[CAD and scene scripts]
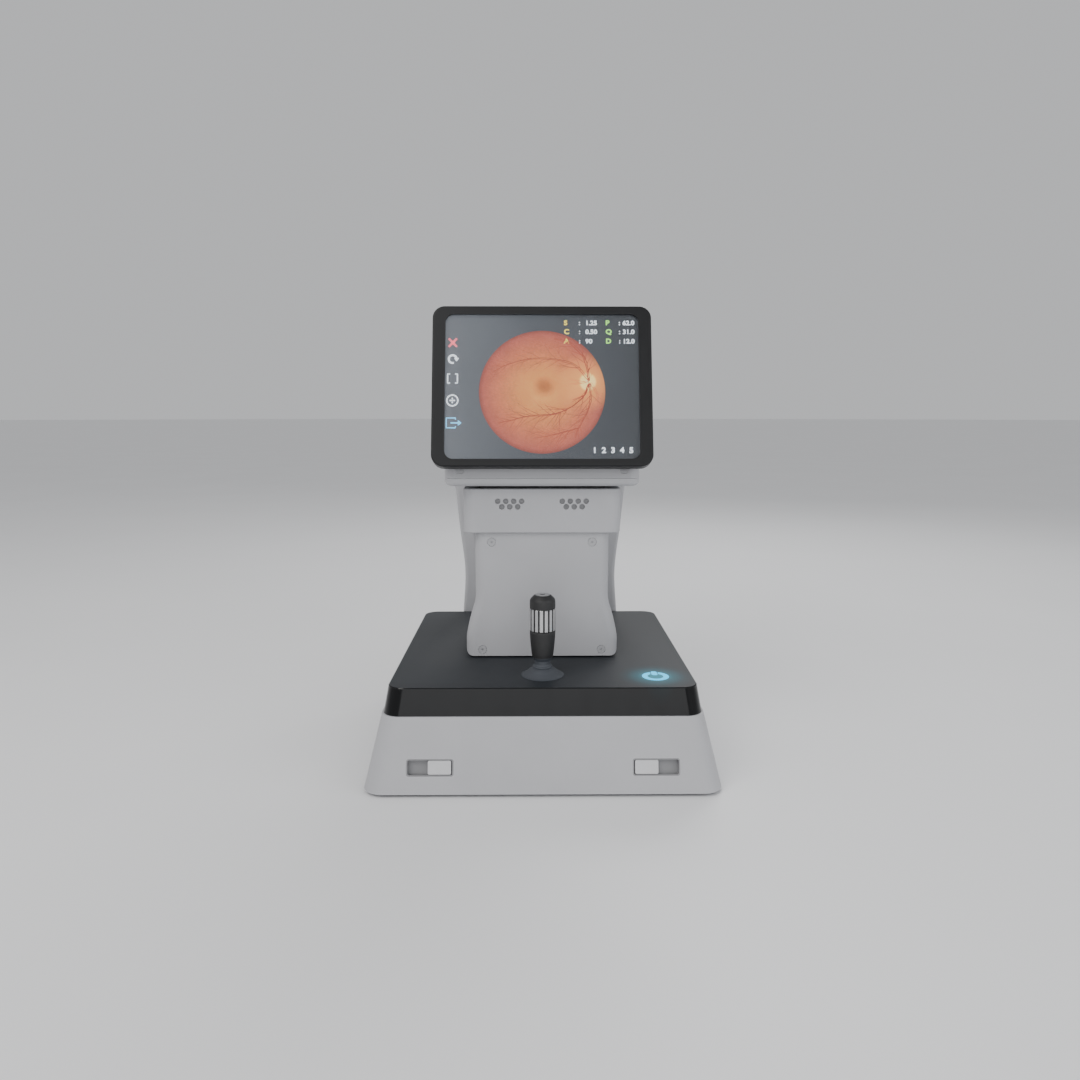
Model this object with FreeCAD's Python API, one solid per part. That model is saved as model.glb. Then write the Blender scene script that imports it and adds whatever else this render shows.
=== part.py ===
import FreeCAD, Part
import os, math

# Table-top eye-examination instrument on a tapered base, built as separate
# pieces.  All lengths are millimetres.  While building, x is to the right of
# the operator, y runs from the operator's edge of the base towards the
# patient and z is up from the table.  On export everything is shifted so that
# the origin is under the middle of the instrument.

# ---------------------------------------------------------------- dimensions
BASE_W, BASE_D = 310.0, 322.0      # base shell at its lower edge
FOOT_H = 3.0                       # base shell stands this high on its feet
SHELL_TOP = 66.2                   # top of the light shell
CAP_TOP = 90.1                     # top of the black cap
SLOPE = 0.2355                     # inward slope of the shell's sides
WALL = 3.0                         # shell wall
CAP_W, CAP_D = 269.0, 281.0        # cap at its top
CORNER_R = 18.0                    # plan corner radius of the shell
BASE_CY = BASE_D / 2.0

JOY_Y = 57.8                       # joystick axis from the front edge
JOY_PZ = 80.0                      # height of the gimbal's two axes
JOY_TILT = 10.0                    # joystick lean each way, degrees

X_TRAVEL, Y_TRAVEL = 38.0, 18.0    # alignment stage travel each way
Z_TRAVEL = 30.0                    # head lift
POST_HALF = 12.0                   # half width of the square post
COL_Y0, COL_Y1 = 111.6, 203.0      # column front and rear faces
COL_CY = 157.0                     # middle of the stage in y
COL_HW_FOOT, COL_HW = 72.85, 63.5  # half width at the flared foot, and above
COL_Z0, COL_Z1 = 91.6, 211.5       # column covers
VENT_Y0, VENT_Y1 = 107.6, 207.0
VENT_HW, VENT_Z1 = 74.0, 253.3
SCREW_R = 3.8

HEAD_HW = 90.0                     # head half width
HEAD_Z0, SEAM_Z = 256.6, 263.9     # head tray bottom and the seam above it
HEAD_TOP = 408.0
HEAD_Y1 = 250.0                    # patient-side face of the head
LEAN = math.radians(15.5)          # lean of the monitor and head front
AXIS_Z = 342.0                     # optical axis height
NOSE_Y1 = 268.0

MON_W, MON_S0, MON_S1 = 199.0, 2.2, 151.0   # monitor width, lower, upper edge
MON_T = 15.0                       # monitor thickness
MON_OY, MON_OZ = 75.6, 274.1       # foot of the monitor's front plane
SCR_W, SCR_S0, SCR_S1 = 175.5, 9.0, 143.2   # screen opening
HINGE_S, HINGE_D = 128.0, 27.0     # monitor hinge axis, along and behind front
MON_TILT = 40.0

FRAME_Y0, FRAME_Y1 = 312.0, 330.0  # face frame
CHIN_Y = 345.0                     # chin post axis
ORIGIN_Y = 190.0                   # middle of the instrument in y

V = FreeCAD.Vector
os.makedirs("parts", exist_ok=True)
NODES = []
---
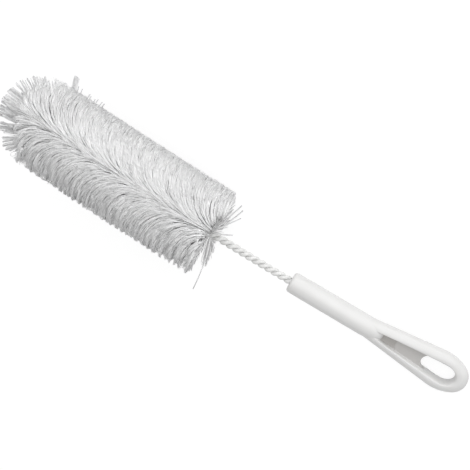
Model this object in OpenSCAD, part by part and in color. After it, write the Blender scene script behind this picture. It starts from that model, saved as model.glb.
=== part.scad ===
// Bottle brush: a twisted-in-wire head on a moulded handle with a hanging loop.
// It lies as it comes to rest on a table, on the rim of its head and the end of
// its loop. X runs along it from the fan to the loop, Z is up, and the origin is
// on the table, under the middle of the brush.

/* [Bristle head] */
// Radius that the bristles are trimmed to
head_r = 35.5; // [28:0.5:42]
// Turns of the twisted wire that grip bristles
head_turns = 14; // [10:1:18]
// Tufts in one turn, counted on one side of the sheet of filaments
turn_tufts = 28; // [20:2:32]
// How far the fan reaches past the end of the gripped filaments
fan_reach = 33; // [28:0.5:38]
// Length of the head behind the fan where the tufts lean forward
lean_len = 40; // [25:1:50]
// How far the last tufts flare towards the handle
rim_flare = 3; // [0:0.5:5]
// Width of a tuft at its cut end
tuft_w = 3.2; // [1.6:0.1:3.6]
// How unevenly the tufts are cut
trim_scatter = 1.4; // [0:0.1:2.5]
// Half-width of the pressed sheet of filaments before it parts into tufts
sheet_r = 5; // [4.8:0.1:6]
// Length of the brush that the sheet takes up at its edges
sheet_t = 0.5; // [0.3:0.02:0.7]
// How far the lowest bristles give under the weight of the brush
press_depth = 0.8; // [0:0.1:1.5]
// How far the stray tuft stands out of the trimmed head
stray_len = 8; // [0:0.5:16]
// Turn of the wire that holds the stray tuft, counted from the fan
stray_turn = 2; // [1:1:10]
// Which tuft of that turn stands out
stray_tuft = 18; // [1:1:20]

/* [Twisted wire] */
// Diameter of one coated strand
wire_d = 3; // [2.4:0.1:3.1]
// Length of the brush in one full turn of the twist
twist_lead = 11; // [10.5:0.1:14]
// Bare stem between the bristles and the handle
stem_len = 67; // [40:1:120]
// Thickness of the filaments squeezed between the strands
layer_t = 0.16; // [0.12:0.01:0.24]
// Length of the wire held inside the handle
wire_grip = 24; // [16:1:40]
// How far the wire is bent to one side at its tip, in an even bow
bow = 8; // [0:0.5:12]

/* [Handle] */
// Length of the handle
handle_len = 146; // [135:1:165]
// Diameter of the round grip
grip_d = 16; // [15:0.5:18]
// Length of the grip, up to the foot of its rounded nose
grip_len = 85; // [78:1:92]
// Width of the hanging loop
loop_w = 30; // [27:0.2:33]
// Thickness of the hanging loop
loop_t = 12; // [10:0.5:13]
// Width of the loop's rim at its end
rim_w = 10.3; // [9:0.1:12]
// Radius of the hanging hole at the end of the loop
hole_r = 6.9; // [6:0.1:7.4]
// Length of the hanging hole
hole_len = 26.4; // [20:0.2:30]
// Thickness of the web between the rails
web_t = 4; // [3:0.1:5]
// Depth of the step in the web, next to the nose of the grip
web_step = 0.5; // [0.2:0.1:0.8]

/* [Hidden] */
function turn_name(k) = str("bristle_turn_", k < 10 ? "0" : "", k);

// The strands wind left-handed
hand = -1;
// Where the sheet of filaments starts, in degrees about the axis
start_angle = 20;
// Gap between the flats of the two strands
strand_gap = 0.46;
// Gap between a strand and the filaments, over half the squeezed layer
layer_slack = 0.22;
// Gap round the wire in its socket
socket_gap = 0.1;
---
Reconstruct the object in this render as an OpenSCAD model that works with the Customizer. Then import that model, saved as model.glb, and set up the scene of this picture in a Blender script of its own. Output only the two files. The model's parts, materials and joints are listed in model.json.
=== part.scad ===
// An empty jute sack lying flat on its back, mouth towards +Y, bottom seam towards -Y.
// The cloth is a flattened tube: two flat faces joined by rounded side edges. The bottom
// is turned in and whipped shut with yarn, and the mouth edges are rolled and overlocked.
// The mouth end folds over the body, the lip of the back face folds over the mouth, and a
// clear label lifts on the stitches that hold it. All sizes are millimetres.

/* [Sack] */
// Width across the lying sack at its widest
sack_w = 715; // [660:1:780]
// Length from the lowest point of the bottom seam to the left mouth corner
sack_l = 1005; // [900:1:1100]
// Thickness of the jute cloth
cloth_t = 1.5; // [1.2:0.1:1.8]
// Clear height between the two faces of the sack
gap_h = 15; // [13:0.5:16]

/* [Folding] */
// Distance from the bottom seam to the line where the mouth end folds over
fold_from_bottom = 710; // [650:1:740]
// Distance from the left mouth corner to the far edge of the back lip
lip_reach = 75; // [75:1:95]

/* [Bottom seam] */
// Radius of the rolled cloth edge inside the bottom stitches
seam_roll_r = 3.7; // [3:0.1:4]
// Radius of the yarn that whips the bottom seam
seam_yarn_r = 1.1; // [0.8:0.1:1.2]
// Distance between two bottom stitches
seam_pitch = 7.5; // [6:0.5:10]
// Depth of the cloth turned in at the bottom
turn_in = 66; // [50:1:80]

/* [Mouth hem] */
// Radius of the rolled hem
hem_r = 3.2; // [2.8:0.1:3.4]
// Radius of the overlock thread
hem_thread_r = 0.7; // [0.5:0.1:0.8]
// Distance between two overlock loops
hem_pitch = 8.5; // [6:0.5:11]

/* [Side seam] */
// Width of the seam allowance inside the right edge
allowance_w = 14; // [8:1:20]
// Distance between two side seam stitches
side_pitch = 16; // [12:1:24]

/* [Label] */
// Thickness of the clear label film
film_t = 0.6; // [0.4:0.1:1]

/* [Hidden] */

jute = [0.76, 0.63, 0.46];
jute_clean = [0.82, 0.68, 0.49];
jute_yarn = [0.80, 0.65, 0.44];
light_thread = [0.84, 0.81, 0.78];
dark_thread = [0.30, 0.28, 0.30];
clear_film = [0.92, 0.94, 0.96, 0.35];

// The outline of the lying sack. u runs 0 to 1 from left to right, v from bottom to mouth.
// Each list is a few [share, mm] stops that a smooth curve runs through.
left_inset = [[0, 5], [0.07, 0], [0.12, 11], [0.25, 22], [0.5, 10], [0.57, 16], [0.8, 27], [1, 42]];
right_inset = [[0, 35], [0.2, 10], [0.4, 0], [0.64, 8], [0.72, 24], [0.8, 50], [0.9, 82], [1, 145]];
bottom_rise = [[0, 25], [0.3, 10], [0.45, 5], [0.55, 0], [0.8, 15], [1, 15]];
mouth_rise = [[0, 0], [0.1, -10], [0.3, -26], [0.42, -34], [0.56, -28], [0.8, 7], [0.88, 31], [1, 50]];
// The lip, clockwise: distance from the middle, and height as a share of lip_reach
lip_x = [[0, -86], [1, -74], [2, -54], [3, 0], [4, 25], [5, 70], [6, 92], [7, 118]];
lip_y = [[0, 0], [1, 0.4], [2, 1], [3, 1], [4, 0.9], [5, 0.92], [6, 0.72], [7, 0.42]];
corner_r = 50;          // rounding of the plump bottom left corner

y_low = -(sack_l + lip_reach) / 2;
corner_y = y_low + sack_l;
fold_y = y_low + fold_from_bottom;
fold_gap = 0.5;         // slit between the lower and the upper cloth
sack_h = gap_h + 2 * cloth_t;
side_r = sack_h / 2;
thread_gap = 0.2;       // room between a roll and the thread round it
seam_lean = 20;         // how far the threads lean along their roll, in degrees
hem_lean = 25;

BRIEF
In the listing above, find the line with "Model this object with" and the line with "import os, math", then print exactly those lines and every line between them.

WRITTEN RESPONSE
Model this object with FreeCAD's Python API, one solid per part. That model is saved as model.glb. Then write the Blender scene script that imports it and adds whatever else this render shows.
=== part.py ===
import FreeCAD, Part
import os, math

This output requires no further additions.